= SHORT TASK =
Copy out all of the material, matching it word for word.

*** STORED ROWS ***

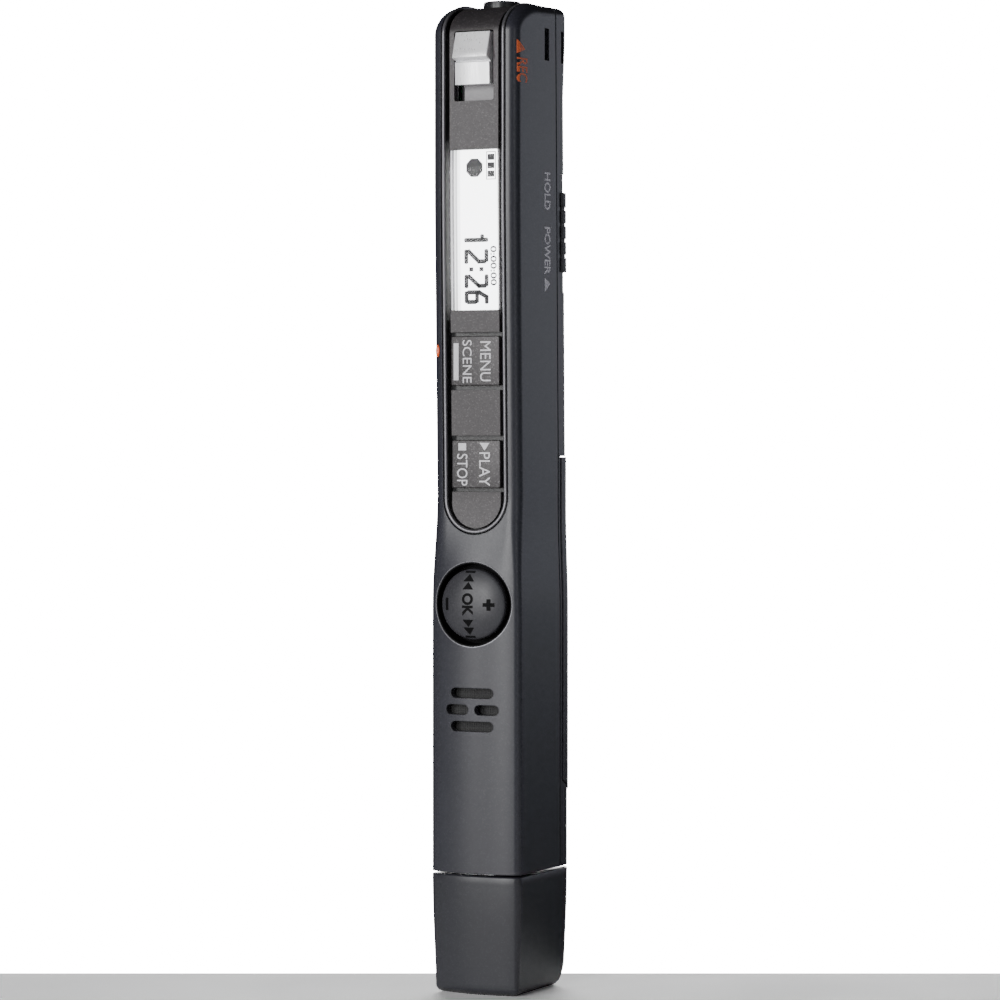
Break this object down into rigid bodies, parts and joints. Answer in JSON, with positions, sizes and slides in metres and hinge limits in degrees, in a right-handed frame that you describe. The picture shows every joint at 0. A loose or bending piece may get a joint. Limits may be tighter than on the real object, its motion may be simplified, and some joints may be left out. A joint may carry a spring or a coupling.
{
  "type": "handheld voice recorder",
  "caption": "Slim pen-type voice recorder with a display, record slider, keys, round direction key, hold switch, battery bay and a plug under its end cap.",
  "frame": {"origin": "middle of the box on the end cap's flat end, on which the recorder stands", "axes": "+Z along the pen towards the earphone jack, -Y out of the display side, +X out of the side with the hold switch"},
  "size_m": [0.0136, 0.0176, 0.1315],
  "materials": {
    "housing_navy": "satin, fine texture",
    "rear_navy": "satin, fine texture",
    "cover_navy": "satin, fine texture",
    "cap_black": "satin metallic paint",
    "rim_grey": "satin",
    "plate_grey": "satin metallic",
    "display_glass": "clear",
    "lcd_grey": "reflective display",
    "holder_white": "moulded",
    "key_grey": "fine sparkle",
    "switch_steel": "stamped",
    "floor_grey": "satin",
    "slider_silver": "satin plated",
    "switch_black": "moulded",
    "dial_black": "satin",
    "rocker_steel": "stamped",
    "mesh_black": "woven",
    "gasket_black": "foam",
    "speaker_grey": "stamped",
    "microphone_metal": "can",
    "bezel_black": "satin",
    "led_orange": "clear orange",
    "led_chip_white": "moulded",
    "board_green": "solder mask",
    "screw_steel": "plated",
    "chip_black": "moulded",
    "can_tin": "tinned",
    "capacitor_blue": "sleeve",
    "cell_jacket": "printed jacket",
    "contact_nickel": "nickel",
    "plug_steel": "nickel",
    "tongue_black": "moulded",
    "contact_gold": "gold plated",
    "hold_black": "ribbed",
    "flex_amber": "polyimide"
  },
  "bodies": {
    "recorder": {"main_housing": "housing_navy", "rear_shell": "rear_navy", "front_frame": "rim_grey", "window_plate": "plate_grey", "blank_plate": "plate_grey", "end_plate": "plate_grey", "lcd_window": "display_glass", "lcd_module": "lcd_grey", "lcd_holder": "holder_white", "menu_switch": "switch_steel", "play_switch": "switch_steel", "slider_floor": "floor_grey", "record_switch": "switch_black", "nav_switch": "switch_black", "speaker_mesh": "mesh_black", "speaker_gasket": "gasket_black", "speaker_unit": "speaker_grey", "mic_left": "microphone_metal", "mic_right": "microphone_metal", "jack_bezel": "bezel_black", "earphone_jack": "switch_black", "led_lens": "led_orange", "led_chip": "led_chip_white", "main_board": "board_green", "board_screw_1": "screw_steel", "board_screw_2": "screw_steel", "processor_chip": "chip_black", "memory_chip": "chip_black", "shield_can": "can_tin", "clock_crystal": "can_tin", "capacitor": "capacitor_blue", "battery_cell": "cell_jacket", "battery_spring": "contact_nickel", "battery_contact": "contact_nickel", "usb_shell": "plug_steel", "usb_tongue": "tongue_black", "usb_contact_1": "contact_gold", "usb_contact_2": "contact_gold", "usb_contact_3": "contact_gold", "usb_contact_4": "contact_gold", "hold_switch": "switch_steel", "switch_flex": "flex_amber"},
    "record_knob": {"record_slider": "slider_silver"},
    "menu_key": {"menu_button": "key_grey"},
    "play_key": {"play_button": "key_grey"},
    "nav_post": {"nav_plunger": "switch_black"},
    "nav_link": {"nav_rocker": "rocker_steel"},
    "nav_disc": {"nav_key": "dial_black"},
    "hold_slider": {"hold_knob": "hold_black"},
    "cell_cover": {"battery_cover": "cover_navy"},
    "cap": {"usb_cap": "cap_black"}
  },
  "joints": [
    {"name": "record_slide", "type": "slide", "parent": "recorder", "child": "record_knob", "axis": [0, 0, 1], "range_m": [-0.002, 0]},
    {"name": "menu_press", "type": "slide", "parent": "recorder", "child": "menu_key", "axis": [0, 1, 0], "range_m": [0, 0.0003], "stiffness_N_per_m": 600},
    {"name": "play_press", "type": "slide", "parent": "recorder", "child": "play_key", "axis": [0, 1, 0], "range_m": [0, 0.0003], "stiffness_N_per_m": 600},
    {"name": "nav_press", "type": "slide", "parent": "recorder", "child": "nav_post", "axis": [0, 1, 0], "range_m": [0, 0.00025], "stiffness_N_per_m": 600},
    {"name": "nav_tilt_up_down", "type": "hinge", "parent": "nav_post", "child": "nav_link", "pos_m": [0, -0.006, 0.0516], "axis": [1, 0, 0], "range_deg": [-2.5, 2.5], "stiffness_Nm_per_rad": 0.02},
    {"name": "nav_tilt_side", "type": "hinge", "parent": "nav_link", "child": "nav_disc", "pos_m": [0, -0.0064, 0.0516], "axis": [0, 0, 1], "range_deg": [-2.5, 2.5], "stiffness_Nm_per_rad": 0.02},
    {"name": "hold_slide", "type": "slide", "parent": "recorder", "child": "hold_slider", "axis": [0, 0, 1], "range_m": [-0.0027, 0.0024]},
    {"name": "battery_cover_slide", "type": "slide", "parent": "recorder", "child": "cell_cover", "axis": [0, 0.866, -0.5], "range_m": [0, 0.012]},
    {"name": "cap_pull", "type": "slide", "parent": "recorder", "child": "cap", "axis": [0, 0, -1], "range_m": [0, 0.02]}
  ]
}
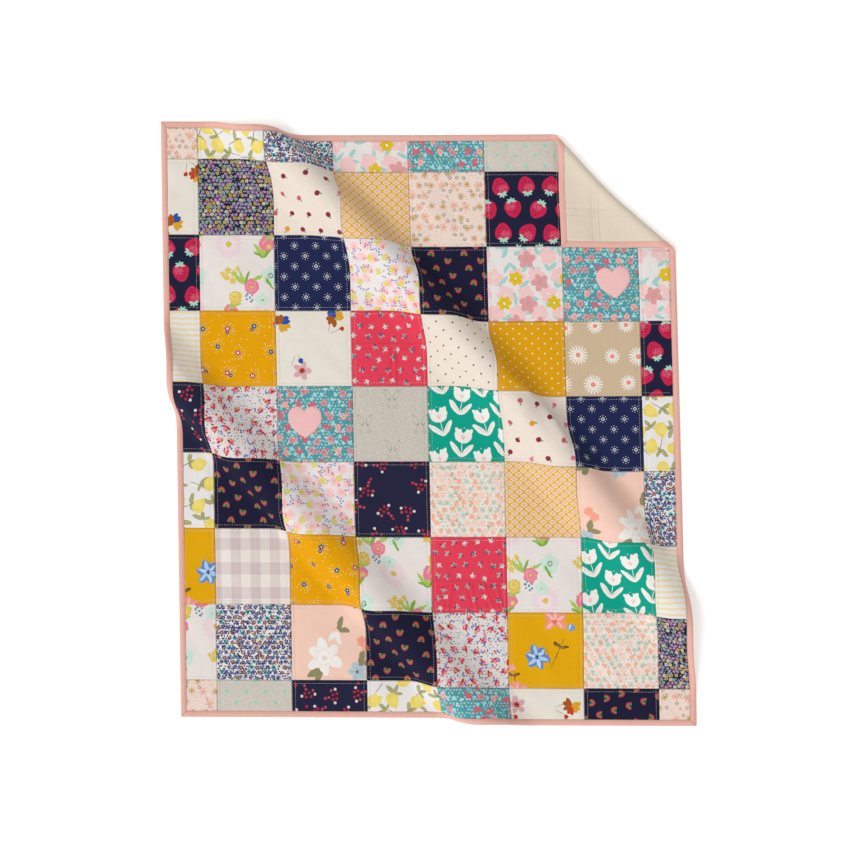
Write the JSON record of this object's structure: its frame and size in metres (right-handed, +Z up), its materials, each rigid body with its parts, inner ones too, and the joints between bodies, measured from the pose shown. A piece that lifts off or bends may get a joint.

***

= RESULT OF THE EXERCISE =
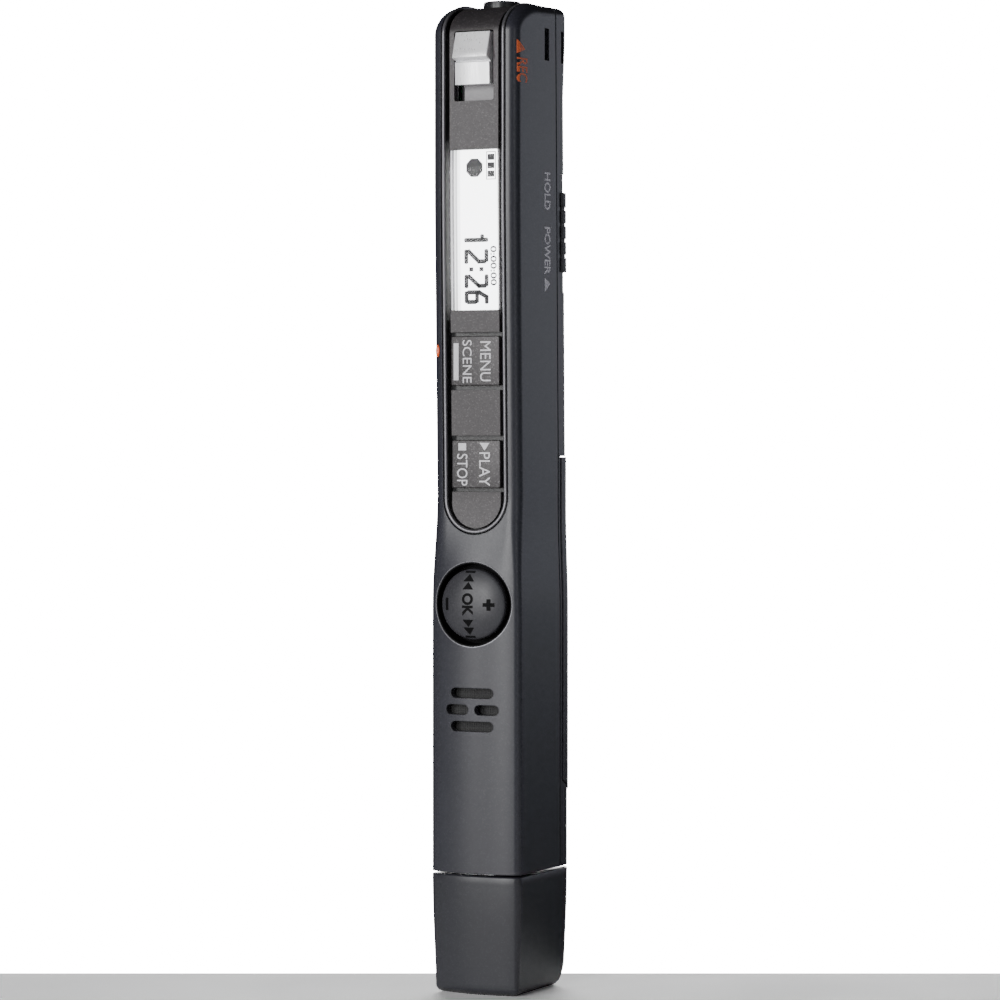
Break this object down into rigid bodies, parts and joints. Answer in JSON, with positions, sizes and slides in metres and hinge limits in degrees, in a right-handed frame that you describe. The picture shows every joint at 0. A loose or bending piece may get a joint. Limits may be tighter than on the real object, its motion may be simplified, and some joints may be left out. A joint may carry a spring or a coupling.
{
  "type": "handheld voice recorder",
  "caption": "Slim pen-type voice recorder with a display, record slider, keys, round direction key, hold switch, battery bay and a plug under its end cap.",
  "frame": {"origin": "middle of the box on the end cap's flat end, on which the recorder stands", "axes": "+Z along the pen towards the earphone jack, -Y out of the display side, +X out of the side with the hold switch"},
  "size_m": [0.0136, 0.0176, 0.1315],
  "materials": {
    "housing_navy": "satin, fine texture",
    "rear_navy": "satin, fine texture",
    "cover_navy": "satin, fine texture",
    "cap_black": "satin metallic paint",
    "rim_grey": "satin",
    "plate_grey": "satin metallic",
    "display_glass": "clear",
    "lcd_grey": "reflective display",
    "holder_white": "moulded",
    "key_grey": "fine sparkle",
    "switch_steel": "stamped",
    "floor_grey": "satin",
    "slider_silver": "satin plated",
    "switch_black": "moulded",
    "dial_black": "satin",
    "rocker_steel": "stamped",
    "mesh_black": "woven",
    "gasket_black": "foam",
    "speaker_grey": "stamped",
    "microphone_metal": "can",
    "bezel_black": "satin",
    "led_orange": "clear orange",
    "led_chip_white": "moulded",
    "board_green": "solder mask",
    "screw_steel": "plated",
    "chip_black": "moulded",
    "can_tin": "tinned",
    "capacitor_blue": "sleeve",
    "cell_jacket": "printed jacket",
    "contact_nickel": "nickel",
    "plug_steel": "nickel",
    "tongue_black": "moulded",
    "contact_gold": "gold plated",
    "hold_black": "ribbed",
    "flex_amber": "polyimide"
  },
  "bodies": {
    "recorder": {"main_housing": "housing_navy", "rear_shell": "rear_navy", "front_frame": "rim_grey", "window_plate": "plate_grey", "blank_plate": "plate_grey", "end_plate": "plate_grey", "lcd_window": "display_glass", "lcd_module": "lcd_grey", "lcd_holder": "holder_white", "menu_switch": "switch_steel", "play_switch": "switch_steel", "slider_floor": "floor_grey", "record_switch": "switch_black", "nav_switch": "switch_black", "speaker_mesh": "mesh_black", "speaker_gasket": "gasket_black", "speaker_unit": "speaker_grey", "mic_left": "microphone_metal", "mic_right": "microphone_metal", "jack_bezel": "bezel_black", "earphone_jack": "switch_black", "led_lens": "led_orange", "led_chip": "led_chip_white", "main_board": "board_green", "board_screw_1": "screw_steel", "board_screw_2": "screw_steel", "processor_chip": "chip_black", "memory_chip": "chip_black", "shield_can": "can_tin", "clock_crystal": "can_tin", "capacitor": "capacitor_blue", "battery_cell": "cell_jacket", "battery_spring": "contact_nickel", "battery_contact": "contact_nickel", "usb_shell": "plug_steel", "usb_tongue": "tongue_black", "usb_contact_1": "contact_gold", "usb_contact_2": "contact_gold", "usb_contact_3": "contact_gold", "usb_contact_4": "contact_gold", "hold_switch": "switch_steel", "switch_flex": "flex_amber"},
    "record_knob": {"record_slider": "slider_silver"},
    "menu_key": {"menu_button": "key_grey"},
    "play_key": {"play_button": "key_grey"},
    "nav_post": {"nav_plunger": "switch_black"},
    "nav_link": {"nav_rocker": "rocker_steel"},
    "nav_disc": {"nav_key": "dial_black"},
    "hold_slider": {"hold_knob": "hold_black"},
    "cell_cover": {"battery_cover": "cover_navy"},
    "cap": {"usb_cap": "cap_black"}
  },
  "joints": [
    {"name": "record_slide", "type": "slide", "parent": "recorder", "child": "record_knob", "axis": [0, 0, 1], "range_m": [-0.002, 0]},
    {"name": "menu_press", "type": "slide", "parent": "recorder", "child": "menu_key", "axis": [0, 1, 0], "range_m": [0, 0.0003], "stiffness_N_per_m": 600},
    {"name": "play_press", "type": "slide", "parent": "recorder", "child": "play_key", "axis": [0, 1, 0], "range_m": [0, 0.0003], "stiffness_N_per_m": 600},
    {"name": "nav_press", "type": "slide", "parent": "recorder", "child": "nav_post", "axis": [0, 1, 0], "range_m": [0, 0.00025], "stiffness_N_per_m": 600},
    {"name": "nav_tilt_up_down", "type": "hinge", "parent": "nav_post", "child": "nav_link", "pos_m": [0, -0.006, 0.0516], "axis": [1, 0, 0], "range_deg": [-2.5, 2.5], "stiffness_Nm_per_rad": 0.02},
    {"name": "nav_tilt_side", "type": "hinge", "parent": "nav_link", "child": "nav_disc", "pos_m": [0, -0.0064, 0.0516], "axis": [0, 0, 1], "range_deg": [-2.5, 2.5], "stiffness_Nm_per_rad": 0.02},
    {"name": "hold_slide", "type": "slide", "parent": "recorder", "child": "hold_slider", "axis": [0, 0, 1], "range_m": [-0.0027, 0.0024]},
    {"name": "battery_cover_slide", "type": "slide", "parent": "recorder", "child": "cell_cover", "axis": [0, 0.866, -0.5], "range_m": [0, 0.012]},
    {"name": "cap_pull", "type": "slide", "parent": "recorder", "child": "cap", "axis": [0, 0, -1], "range_m": [0, 0.02]}
  ]
}
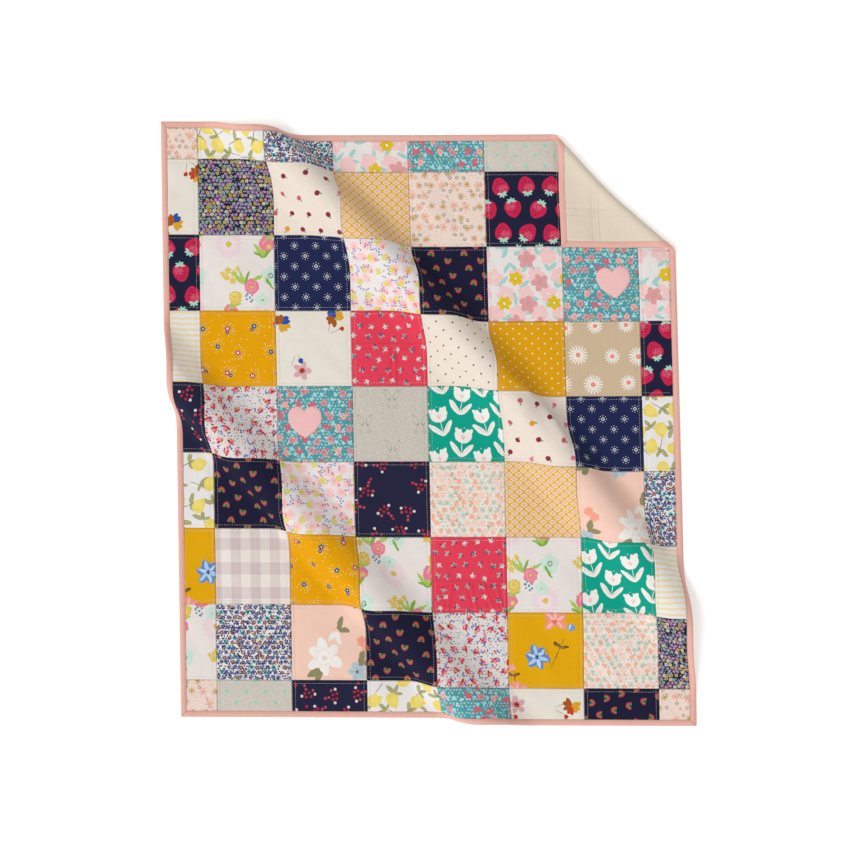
Write the JSON record of this object's structure: its frame and size in metres (right-handed, +Z up), its materials, each rigid body with its parts, inner ones too, and the joints between bodies, measured from the pose shown. A piece that lifts off or bends may get a joint.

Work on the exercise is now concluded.